═══ PROVIDED MATERIAL
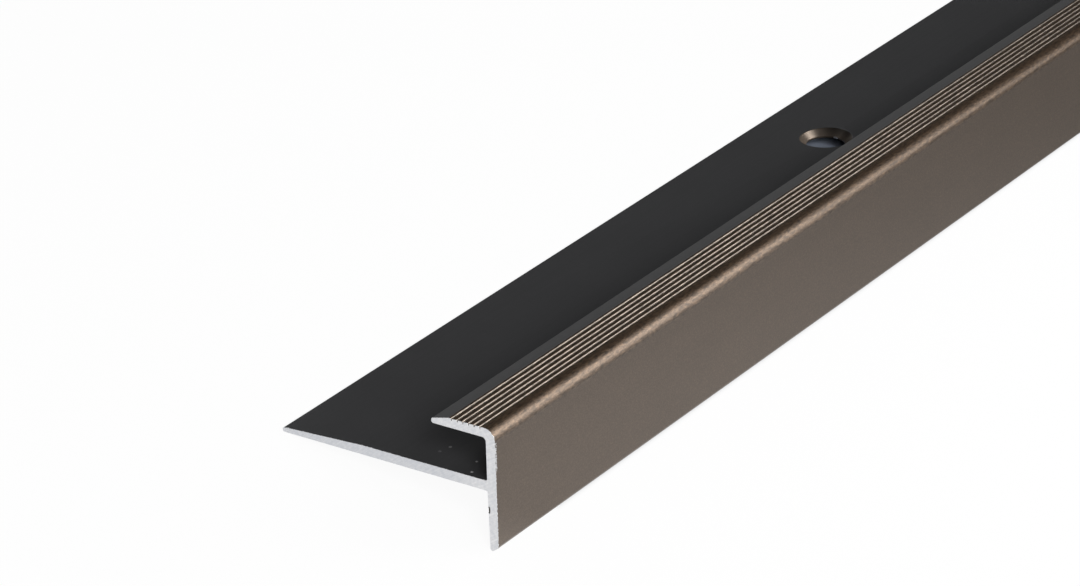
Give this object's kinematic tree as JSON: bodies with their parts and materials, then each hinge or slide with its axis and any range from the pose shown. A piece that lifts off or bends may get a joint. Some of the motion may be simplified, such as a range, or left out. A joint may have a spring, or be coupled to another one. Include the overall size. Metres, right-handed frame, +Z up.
{
  "type": "stair nose",
  "caption": "Extruded aluminium stair nose: countersunk flange, slot for the floor's edge, grooved lip with a rounded nose, and a skirt over the riser.",
  "frame": {"origin": "bottom centre of the bounding box, on the floor it lies on", "axes": "+X along the bar, from the sawn end that the picture shows to the far end; +Y from the front face back to the flange's tip; +Z up. The bar lies as it comes to rest, on the skirt's foot and the flange's tip, so its flange slopes down to the back by 14.59 degrees"},
  "size_m": [0.9, 0.0478, 0.0229],
  "materials": {
    "bronze_anodised_aluminium": "fine matt blast, dark bronze anodised, with bare sawn ends"
  },
  "bodies": {
    "root": {"stair_nose": "bronze_anodised_aluminium"}
  },
  "joints": []
}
══════
**TO DO**
Print the whole listing exactly as it is.

**TASK OUTPUT**
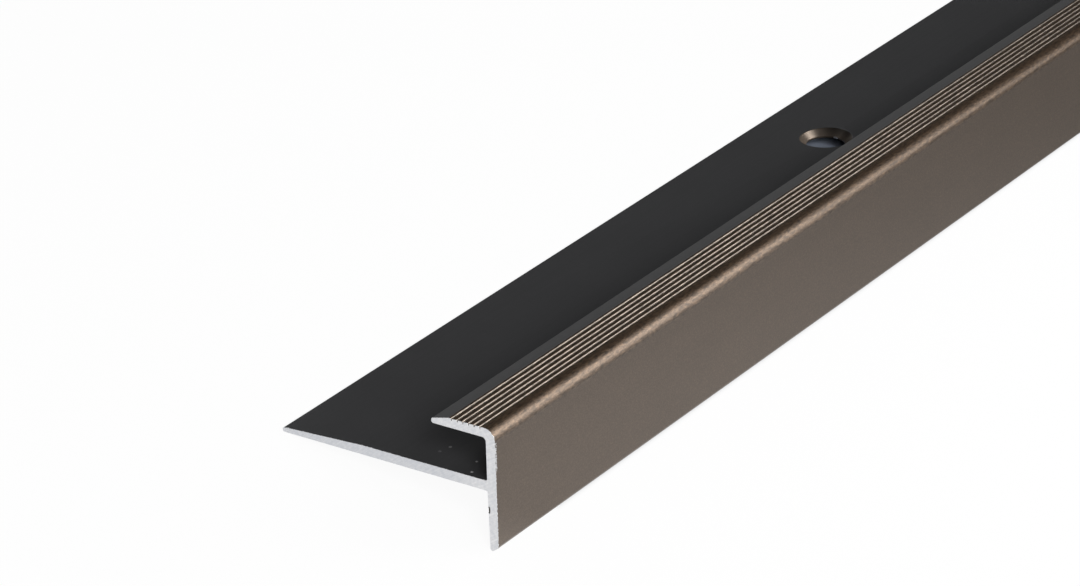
Give this object's kinematic tree as JSON: bodies with their parts and materials, then each hinge or slide with its axis and any range from the pose shown. A piece that lifts off or bends may get a joint. Some of the motion may be simplified, such as a range, or left out. A joint may have a spring, or be coupled to another one. Include the overall size. Metres, right-handed frame, +Z up.
{
  "type": "stair nose",
  "caption": "Extruded aluminium stair nose: countersunk flange, slot for the floor's edge, grooved lip with a rounded nose, and a skirt over the riser.",
  "frame": {"origin": "bottom centre of the bounding box, on the floor it lies on", "axes": "+X along the bar, from the sawn end that the picture shows to the far end; +Y from the front face back to the flange's tip; +Z up. The bar lies as it comes to rest, on the skirt's foot and the flange's tip, so its flange slopes down to the back by 14.59 degrees"},
  "size_m": [0.9, 0.0478, 0.0229],
  "materials": {
    "bronze_anodised_aluminium": "fine matt blast, dark bronze anodised, with bare sawn ends"
  },
  "bodies": {
    "root": {"stair_nose": "bronze_anodised_aluminium"}
  },
  "joints": []
}